Dès son entrée en lice, lors d'une réunion à Alger entre protagonistes de la crise malienne quelques jours après sa prise de fonctions le 15 janvier, Mahamat Saleh Annadif a "créé la surprise", se souvient Moussa Cissé, consultant pour le gouvernement malien sur les questions du Nord.

"Son style tranche avec celui de ses prédécesseurs. Il est diplomate, mais il est aussi très direct quand il le faut", indique M. Cissé, confirmant l'impression positive éprouvée par plusieurs acteurs de la crise malienne interrogés par l'AFP.

"Il faut vous attendre à voir un homme de terrain, d'action, pas de coups d'éclat, un homme décidé à faire bouger les lignes", assure un de ses proches.

"C'est effectivement un nouveau style. Il est aussi à l'aise en costume qu'en boubou traditionnel", remarque le sociologue malien Mamadou Samaké.

"Il veut rapidement obtenir des résultats, et il a compris qu'il ne doit pas utiliser seulement la langue de bois des diplomates", estime M. Samaké. "Aux groupes armés et au gouvernement, il dit les choses clairement, c'est probablement pourquoi il est apprécié des deux côtés".

Retards en série

Interrogé sur le meilleur moyen de lutter contre les jihadistes qui s'enhardissent, M. Annadif répond inlassablement qu'il faut "aller vite dans l'application de l'accord".

Car les retards s'accumulent dans la mise en oeuvre de cet accord obtenu au forceps par la communauté internationale, destiné à isoler les jihadistes et les priver de sanctuaire dans cette partie du Sahel.

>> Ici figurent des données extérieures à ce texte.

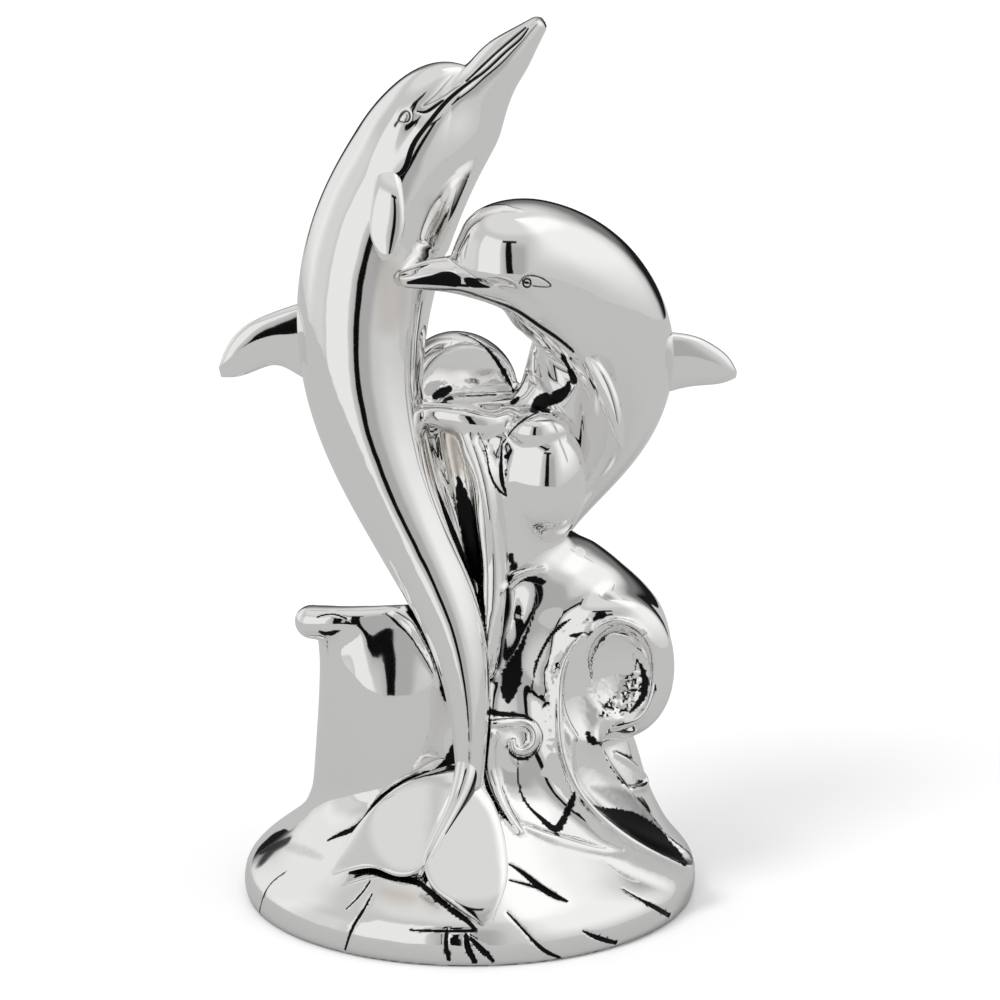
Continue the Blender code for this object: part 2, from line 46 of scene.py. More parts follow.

Huit mois après la signature, seuls trois des 24 sites de cantonnement destinés à accueillir les combattants des groupes armés dans le cadre de la refonte de l'armée malienne sont prêts et ils sont toujours vides.

Quant aux patrouilles mixtes combinant forces de sécurité maliennes, groupes armés pro-gouvernementaux et de l'ex-rébellion, censées intervenir dans les deux mois suivant l'accord, une seule a eu lieu, en novembre.

Des retards encore plus importants ont été enregistrés dans les mesures de décentralisation prévues, le retour des réfugiés ou le redéploiement de l'administration malienne sur tout le territoire national.

Malgré la difficulté de la tâche, le diplomate tchadien, qui a dirigé la mission de l'Union africaine en Somalie (Amisom) de 2012 à 2014, affirme vouloir rendre irréversible le processus de paix au Mali.

Il compte pour y parvenir "encourager" des rencontres "intercommunautaires" sur le terrain pour que "les populations se parlent", a-t-il indiqué, mettant ainsi le doigt sur une autre réalité d'un nord du Mali profondément fragmenté : la question tribale.

A cet égard, la crainte commune qu'inspirent les jihadistes à l'ex-rébellion de la Coordination des mouvements de l'Azawad (CMA) comme aux groupes pro-gouvernementaux pourrait favoriser une dissociation définitive entre groupes signataires de l'accord de paix et islamistes, en supprimant les passerelles existant entre les uns et les autres.

Le Touareg Iyad Ag Ghaly, chef du groupe jihadiste Ansar Dine et ses alliés d'Al-Qaïda au Maghreb islamique (Aqmi) ont publiquement menacé les signataires de l'accord, avant de passer à l'acte.

Fin décembre, une attaque contre la CMA dans la région de Kidal a fait au moins six morts. Ansar Dine l'avait revendiquée, disant avoir frappé "des traîtres à la solde de la France".